Regime change in Russia isn’t easy. Russia is not Libya or Iraq. Nor is it a defeated power like the Third Reich or Imperial Japan. It has the world’s highest number of nuclear warheads, a fact often considered vitally important in any equation by the Cold War elders with equilibrium instincts and wisdom, and are often discounted by unipolarists and primacists. It currently has five of the largest non-Western economies on its side, not taking part in sanctions and either actively or tacitly supporting its invasion. In short, external pressure has limits. The second option is influencing Russian regime change from within, with sanctions and civil society pressure. That plan is unlikely to be feasible. Sanctions do not change state behavior, demonstrated by North Korea and Iran, or post-nuclear test India in the late-90s.
The West has also historically overestimated liberal support, electoral and organizational strength, and demand for change from within, in Afghanistan, Iraq, Libya, the Arab Spring, parts of Eastern Europe, India and China. A hypothetical post-Putin Russia is unlikely to be liberal, and instead might turn more hardline, dictatorial, or worse, see a return of the communists or ultra-nationalists. A potentially unstable or failed state with the world’s largest nuclear stockpile will be similar to reliving the sleepless days of the early nineties, with all the strategic choices that it entailed.
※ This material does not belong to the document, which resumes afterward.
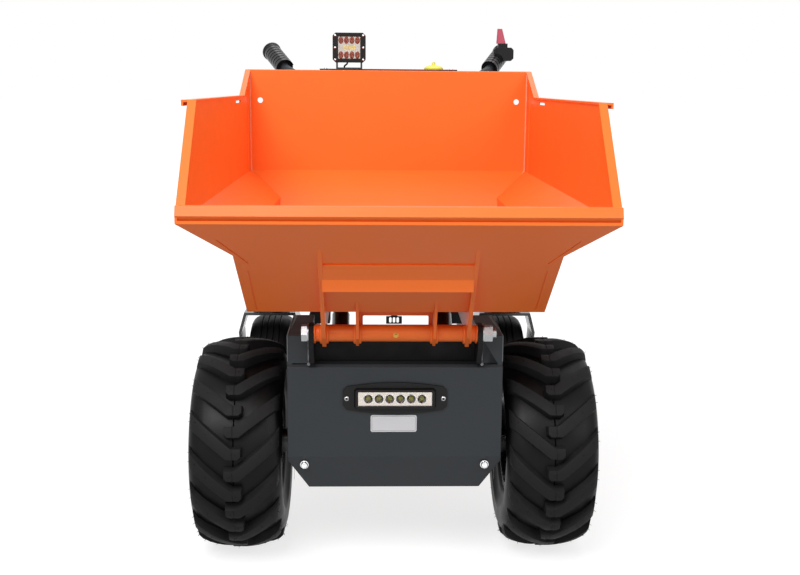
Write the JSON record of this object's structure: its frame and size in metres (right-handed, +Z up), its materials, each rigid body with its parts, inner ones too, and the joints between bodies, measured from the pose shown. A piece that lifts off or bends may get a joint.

Naturally, the logical conclusion should be the same as one reached in the early nineties, that regardless of regime or governance type and ideology, stability in Russia is the paramount western interest, and anarchy is, in this context, far worse than tyranny.
An operational stalemate and subsequent compromise are perhaps the best (although unpalatable) outcome of this conflict, which lets Russia out with some bargain, where Ukraine survives and flourishes as a neutral buffer, imitating Austria during the Cold War. On the other hand, the tragedy of great power politics will mean that any compromise will satisfy no one, and will likely plant the seeds of rival competing national myths, of Ukrainian resistance and plucky heroism in seeing off a much larger foe “alone,” of a new Russian backstabbing myth about incompetent generals, of NATO choking off Russia, and such.
To push for “regime change” will further destabilize an already sulking great power wounded by her own folly. It would be the groundwork for potential future conflicts, resulting in further Russian isolationism and the rise of hardliners; a start of the next “Twenty Years Crisis.” Prudent realist statecraft should seek to compromise, negotiate and prevent that from happening.